Gather all lines from the material that contain "this".

-- START --

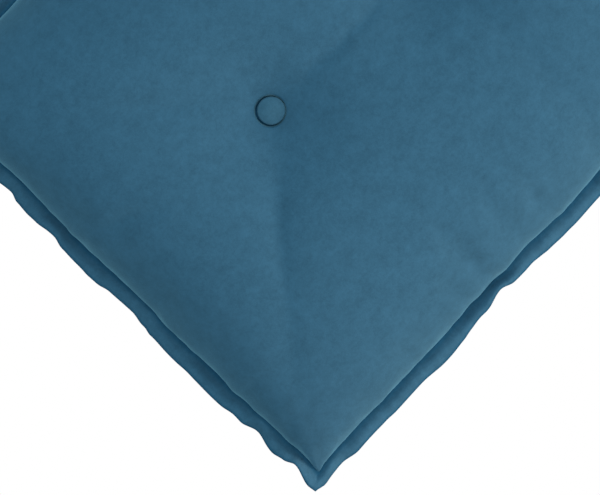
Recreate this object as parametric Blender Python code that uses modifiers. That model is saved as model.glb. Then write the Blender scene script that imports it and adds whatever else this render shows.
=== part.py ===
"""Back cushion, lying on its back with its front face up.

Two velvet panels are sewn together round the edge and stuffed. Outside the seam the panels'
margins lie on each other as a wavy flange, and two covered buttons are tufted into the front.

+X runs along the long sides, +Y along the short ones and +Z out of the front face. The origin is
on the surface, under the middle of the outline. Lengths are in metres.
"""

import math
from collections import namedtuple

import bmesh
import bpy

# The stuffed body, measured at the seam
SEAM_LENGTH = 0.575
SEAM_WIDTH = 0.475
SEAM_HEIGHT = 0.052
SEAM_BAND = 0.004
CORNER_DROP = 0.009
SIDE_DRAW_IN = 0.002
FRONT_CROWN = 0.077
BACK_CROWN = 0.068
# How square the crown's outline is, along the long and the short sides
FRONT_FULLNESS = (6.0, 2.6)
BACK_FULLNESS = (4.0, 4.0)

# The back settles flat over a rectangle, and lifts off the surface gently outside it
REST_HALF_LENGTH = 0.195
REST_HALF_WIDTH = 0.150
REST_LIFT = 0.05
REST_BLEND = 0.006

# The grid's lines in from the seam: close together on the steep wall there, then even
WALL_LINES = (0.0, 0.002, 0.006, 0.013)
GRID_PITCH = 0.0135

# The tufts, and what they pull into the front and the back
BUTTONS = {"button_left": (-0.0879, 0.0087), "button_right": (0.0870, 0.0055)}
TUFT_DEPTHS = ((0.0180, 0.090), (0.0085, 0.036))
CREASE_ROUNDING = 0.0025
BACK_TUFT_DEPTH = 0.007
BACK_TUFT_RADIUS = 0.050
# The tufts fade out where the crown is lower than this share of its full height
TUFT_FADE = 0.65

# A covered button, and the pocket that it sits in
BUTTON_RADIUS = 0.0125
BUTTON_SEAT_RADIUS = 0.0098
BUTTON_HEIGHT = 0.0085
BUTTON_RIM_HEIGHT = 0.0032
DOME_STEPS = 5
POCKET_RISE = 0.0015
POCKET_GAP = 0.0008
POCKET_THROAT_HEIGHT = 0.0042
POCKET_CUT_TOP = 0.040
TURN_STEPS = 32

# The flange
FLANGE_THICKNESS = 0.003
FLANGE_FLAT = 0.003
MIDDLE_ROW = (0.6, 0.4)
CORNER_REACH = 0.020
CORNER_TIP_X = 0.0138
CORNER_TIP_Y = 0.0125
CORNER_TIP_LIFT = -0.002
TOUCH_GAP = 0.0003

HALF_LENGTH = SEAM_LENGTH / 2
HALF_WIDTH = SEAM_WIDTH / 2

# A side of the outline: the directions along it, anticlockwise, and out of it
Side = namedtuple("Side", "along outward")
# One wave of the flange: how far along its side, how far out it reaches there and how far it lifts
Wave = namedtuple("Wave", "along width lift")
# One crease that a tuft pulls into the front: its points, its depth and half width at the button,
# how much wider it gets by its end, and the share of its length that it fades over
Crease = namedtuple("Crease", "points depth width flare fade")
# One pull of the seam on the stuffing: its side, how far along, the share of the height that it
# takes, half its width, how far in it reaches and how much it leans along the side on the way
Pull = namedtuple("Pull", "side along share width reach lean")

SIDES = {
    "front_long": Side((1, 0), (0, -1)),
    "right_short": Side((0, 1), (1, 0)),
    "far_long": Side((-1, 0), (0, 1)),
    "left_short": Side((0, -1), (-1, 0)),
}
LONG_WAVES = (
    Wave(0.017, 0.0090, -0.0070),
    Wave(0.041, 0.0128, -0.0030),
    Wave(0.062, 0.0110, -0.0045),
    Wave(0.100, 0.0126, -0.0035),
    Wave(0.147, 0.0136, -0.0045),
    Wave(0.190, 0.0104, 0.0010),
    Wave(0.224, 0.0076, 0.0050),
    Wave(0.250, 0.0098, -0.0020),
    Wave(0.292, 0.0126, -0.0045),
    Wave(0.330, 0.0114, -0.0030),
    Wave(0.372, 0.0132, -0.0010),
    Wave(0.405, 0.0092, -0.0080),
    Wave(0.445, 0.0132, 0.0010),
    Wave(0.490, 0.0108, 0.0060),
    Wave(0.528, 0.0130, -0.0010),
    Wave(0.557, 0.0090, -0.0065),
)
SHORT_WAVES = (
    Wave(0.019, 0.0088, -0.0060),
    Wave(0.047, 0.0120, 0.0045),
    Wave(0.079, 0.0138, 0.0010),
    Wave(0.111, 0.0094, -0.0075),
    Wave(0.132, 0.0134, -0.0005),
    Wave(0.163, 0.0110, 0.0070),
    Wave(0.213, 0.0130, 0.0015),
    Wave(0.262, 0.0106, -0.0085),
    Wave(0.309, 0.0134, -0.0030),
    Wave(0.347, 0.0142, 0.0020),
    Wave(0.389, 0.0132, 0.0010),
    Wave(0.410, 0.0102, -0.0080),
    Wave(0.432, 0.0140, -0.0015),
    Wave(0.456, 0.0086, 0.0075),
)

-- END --

## TASK RESPONSE
Recreate this object as parametric Blender Python code that uses modifiers. That model is saved as model.glb. Then write the Blender scene script that imports it and adds whatever else this render shows.
# The tufts fade out where the crown is lower than this share of its full height